4) What style/brand cap? How thick is the foam you are using? Is it embroidery foam or craft foam? Have you tried stitching the same design on a flat instead of a cap to see how it stitches first? Have you stitched other caps of the same brand/style on the same machine without issue?


----------



## Oram515 (Aug 22, 2012)

i figured it out did a complete maintenece on my machine and the design sewed out great with presser foot all the way up and thread feed between 17 and 18 thank for the input it was very helpful.


----------



## MaximumGraphics (Jan 9, 2009)

Hello everyone I am new to the embroidery field and wanted to get some 3d puff embroidery hats done. I sent out my image to be digitize and they sent me two versions not sure which one is accurate to do the 3d embroidery but will attach here. if anyone can shed some light would gladly appreciate it. thanks in advance


----------



## zoom_monster (Sep 20, 2006)

MaximumGraphics said:


> Hello everyone I am new to the embroidery field and wanted to get some 3d puff embroidery hats done. I sent out my image to be digitize and they sent me two versions not sure which one is accurate to do the 3d embroidery but will attach here. if anyone can shed some light would gladly appreciate it. thanks in advance


You can't really tell from a picture. If I were to guess... I would go for the one on the left. To be sure, you can contact me by private message and possibly send me the file to look over.


----------



## best26102 (Sep 29, 2013)

Looks like they gave you two file with options to puff some on one and not on the other. Have you done a sew out TEST on both designs? that would tell you all you need to know and then sew the one your customer likes the best or was ordered.


----------



## MaximumGraphics (Jan 9, 2009)

best26102 said:


> Looks like they gave you two file with options to puff some on one and not on the other. Have you done a sew out TEST on both designs? that would tell you all you need to know and then sew the one your customer likes the best or was ordered.

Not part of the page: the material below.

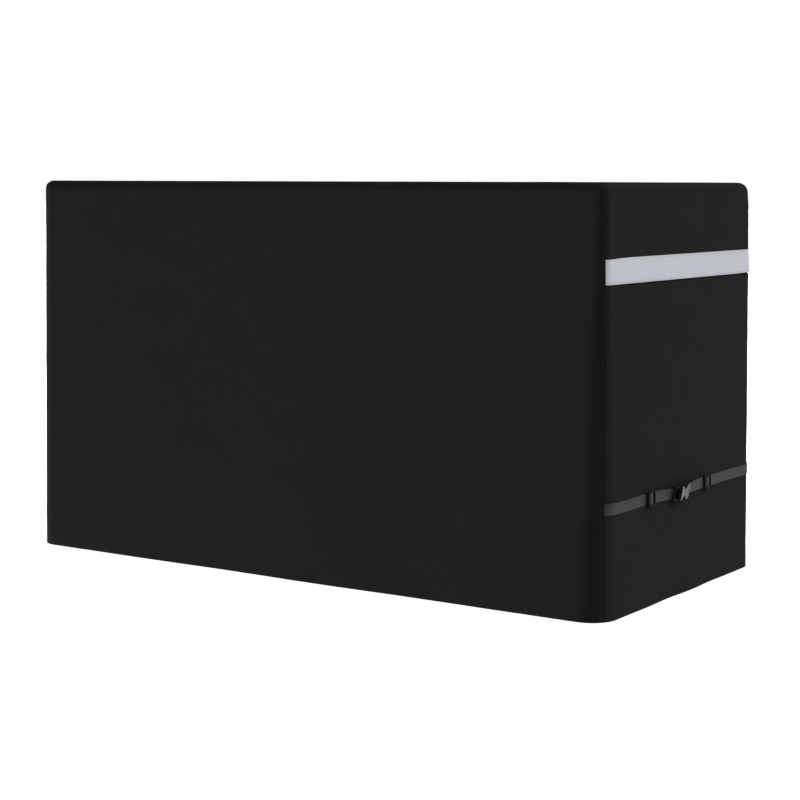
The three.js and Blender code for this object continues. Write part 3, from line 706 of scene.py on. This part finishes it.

Yes I did a test on a flat surface and both seem to have a puff look to it but the image on the left was more raised. The one on the right where the crown and wings are seemed to be flatter. Is there a way to have the whole design completely in 3d? Is this design good for 3d puff embroidery? thanks


----------



## best26102 (Sep 29, 2013)

did the digitized design have a stop so that you could lay the puff in and then have the design finish?


----------



## MaximumGraphics (Jan 9, 2009)

best26102 said:


> did the digitized design have a stop so that you could lay the puff in and then have the design finish?


It has one stop towards the end when its going to do the crown only. It starts off with the bottom of the design where it is in 3d


----------



## best26102 (Sep 29, 2013)

contact your digitizer and explain to him exactly how you want it to be. when the machine stops lay the puff in and hit start ... when it finishes pull excess and clean up around the stitches with a little heat


----------



## MaximumGraphics (Jan 9, 2009)

best26102 said:


> contact your digitizer and explain to him exactly how you want it to be. when the machine stops lay the puff in and hit start ... when it finishes pull excess and clean up around the stitches with a little heat


Ok will do just wondering if this design is meant for puff as he seems to be having trouble. This would be the first puff design I work with and was hoping the whole design could be done in puff. Maybe I need to get the opinion of another digitizer to see if its the actual design or my current digitizer not able to complete the task.
thanks


----------



## best26102 (Sep 29, 2013)

perfect thought and sequence to follow


----------